Therefore, D_v(G_{i_1} \cup G_{i_2} \cup \ldots \cup G_{i_t}) must be the minimum among the following values:
 D_v(G_{i_1}), D_v(G_{i_2}), \ldots, D_v(G_{i_t})
 D_v(\{LCA(G_{i_1}), LCA(G_{i_1}), \ldots, LCA(G_{i_t})\})
The last one can be computed in O(t \log N + \log^2 N) time (assuming we precompute the LCAs of all gangs beforehand), which is acceptable because the sum of the t across all queries is limited. However, computing the first t values is the slow part. This is particularly slow if, for example, there is a really large gang G_i and this gang is used is a lot of queries. The slow parts are the preparation and cleanup of the Fenwick tree for each gang.
Thankfully, we can speed it up by computing D_v(G_i) by gang, not by query. To explain this, note that the naïve algorithm does something like this:
// here, gangs_by_query[j] denotes the gang IDs for the j'th query,
// and v[j] denotes the "v" node of the j'th query, i.e., the capitol.
// answer[j] will contain the final answer for the j'th query.
// loop across all queries
for j=1..Q:
// loop across all gangs in the j'th query
for i in gangs_by_query[j]:
(set up the Fenwick tree for G_i)
(perform binary search across ancestors of v[j])
(clean up the Fenwick tree for G_i)
But if we do it by gang, then it will look like the following:
// compute queries_by_gang
// here, queries_by_gang is a list of lists, all initially empty.
for j=1..Q:
for i in gangs_by_query[j]:
(append j to queries_by_gang*)
// loop across all gangs
for i=1..K:
(set up the Fenwick tree for G_i)
for j in queries_by_gang*:
(perform binary search across ancestors of v[j])

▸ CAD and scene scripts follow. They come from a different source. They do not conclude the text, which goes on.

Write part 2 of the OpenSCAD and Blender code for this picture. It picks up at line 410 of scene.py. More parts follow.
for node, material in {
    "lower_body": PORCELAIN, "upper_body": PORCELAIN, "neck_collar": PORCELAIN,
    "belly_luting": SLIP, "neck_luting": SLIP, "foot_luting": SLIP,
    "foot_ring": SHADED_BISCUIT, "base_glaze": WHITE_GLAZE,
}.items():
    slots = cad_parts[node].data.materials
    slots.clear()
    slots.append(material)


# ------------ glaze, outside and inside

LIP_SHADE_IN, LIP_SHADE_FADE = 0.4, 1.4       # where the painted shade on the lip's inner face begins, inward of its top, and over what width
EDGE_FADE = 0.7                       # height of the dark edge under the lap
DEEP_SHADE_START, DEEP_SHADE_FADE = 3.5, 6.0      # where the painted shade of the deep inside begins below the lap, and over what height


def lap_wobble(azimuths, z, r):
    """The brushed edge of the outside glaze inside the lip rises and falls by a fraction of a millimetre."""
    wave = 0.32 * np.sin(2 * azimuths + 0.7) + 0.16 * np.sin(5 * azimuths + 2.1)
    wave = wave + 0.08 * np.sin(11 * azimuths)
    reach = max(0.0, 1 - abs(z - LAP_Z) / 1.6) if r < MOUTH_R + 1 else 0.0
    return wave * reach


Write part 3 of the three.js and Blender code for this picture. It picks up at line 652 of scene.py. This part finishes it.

(clean up the Fenwick tree for G_i)
The original version is slow because we need to set up the Fenwick tree for each gang every time it’s used. But if we do it by gang like in the second, we only set up the Fenwick tree for each gang once!
This version now runs in O(K \log N + (Q + \sum t) \log^2 N), which is acceptable.
Time Complexity:
O(N \log N + K \log N + (Q + \sum t) \log^2 N)